28.09.2025 – DON ANTONIO INTERGUGLIELMI

L’uomo che è accecato dai suoi beni non vede gli altri, è solo concentrato su sé stesso. Vive in difesa, sempre preoccupato di non venire spogliato dalle sicurezze che si è conquistato, spesso usando gli altri: è legato, anzi come incatenato, alle cose che possiede, perché pensa che senza di esse non potrebbe vivere. Contrariamente alla catechesi che nel mondo riceviamo costantemente, che i soldi danno la felicità, è un povero infelice.

Un infelice perché, come il ricco epulone del Vangelo di questa domenica, non è capace di amare, ama soltanto i suoi soldi, convinto che questi lo possano rendere contento. Non sa donare nulla, cerca di godersi la vita, tra i piaceri e il lusso: questo avviene non perché è cattivo, ma perché è reso cieco dalla sua cupidigia, dall’amore alle cose del mondo.

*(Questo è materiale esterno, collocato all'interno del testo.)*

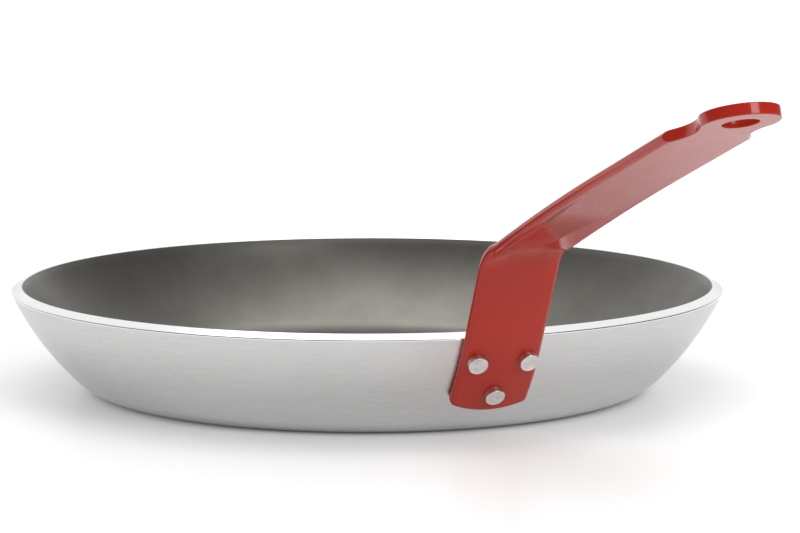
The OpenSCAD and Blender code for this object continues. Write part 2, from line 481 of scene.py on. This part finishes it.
@dataclass(frozen=True)
class StudioFloor(Finish):
    """White floor with a painted glow seen by the camera and in reflections: no glow where it meets the pan, so the
    lamps' soft shadows stay dark there, and more glow farther out, so the floor runs out into the white background.
    """

    name: str = "studio_floor"
    white: float = 0.8
    lift: float = 0.42
    near_share: float = 0.55
    contact: tuple[float, float] = (0.1, 0.115)
    run_out: tuple[float, float] = (0.12, 0.4)
    far_lift: float = 0.3
    horizon: tuple[float, float] = (0.9, 3.0)
    roughness: float = 0.35

    def surface(self, shader: Shader) -> Wire:
        """Builds a pale surface with a painted glow for what is seen of it, which is none at the pan's foot and
        grows to plain white away from the object.

        Args:
            shader: Shader that gets the nodes.

        Returns:
            The surface.
        """
        x, y, _ = shader.split(shader.place())
        radius = (x * x + y * y) ** 0.5
        # painted light: a glow that is none where the floor meets the pan and grows farther out, so it sets how
        # bright the floor reads round the pan's soft shadow
        near = radius.spread(*self.contact) * self.near_share + radius.spread(*self.run_out) * (1 - self.near_share)
        far = self.lift + self.far_lift
        away = near * (self.lift / far) + radius.spread(*self.horizon) * (self.far_lift / far)
        glow = (far, far, far, 1.0)
        return shader.add(
            "ShaderNodeBsdfPrincipled",
            sockets={
                "Base Color": (self.white, self.white, self.white, 1.0),
                "Roughness": self.roughness,
                "Specular IOR Level": 0.2,
                "Emission Color": shader.mix(shader.seen() * away, (0.0, 0.0, 0.0, 1.0), glow),
                "Emission Strength": 1.0,
            },
        )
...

Non soltanto è cieco di fronte alle sofferenze di chi gli sta vicino, ma è anche sordo: prima o poi infatti incontra chi gli annuncia che è ingannato, ma lui lo considera un pazzo, un poveretto, un illuso: “nella vita contano i soldi, il resto sono tutte favole!” Così, non accoglie quella Parola di Salvezza, che Dio nel Suo grande Amore, non si stanca mai di donargli.

Oggi però la Parola è per noi: la Grazia più grande è saper accogliere l’invito alla conversione che il Signore ci offre con questo Vangelo. Non siamo stati creati per accumulare, per ingrassare e goderci la vita, egoisti e chiusi in noi stessi, ma per una felicità più grande, che ci porterà al Cielo, che possiamo ricevere già oggi accogliendo Cristo.

Sant’Agostino per questo ci avverte nel suo commento a questo brano: «Se in questa vita ci spaventerà salutarmente il brano del santo Van gelo ch’è stato letto, nessuno ci spaventerà dopo questa vita; poiché il frutto del timore è la correzione; non ho detto infatti solo: se ci incuterà terrore la Sacra Scrittura, ma se c’incuterà un terrore salutare» (Discorso 113/B).

Solo il Signore può donarci quella libertà meravigliosa, dai soldi, dagli affetti, dal potere, dalla schiavitù al piacere, che rende triste e inutile la vita: Cristo l’ha conquistata per te e per me, per chi tra noi lo metterà al di sopra di tutto e potrà così gustare la vera felicità, un anticipo del Cielo: la capacità di Amare.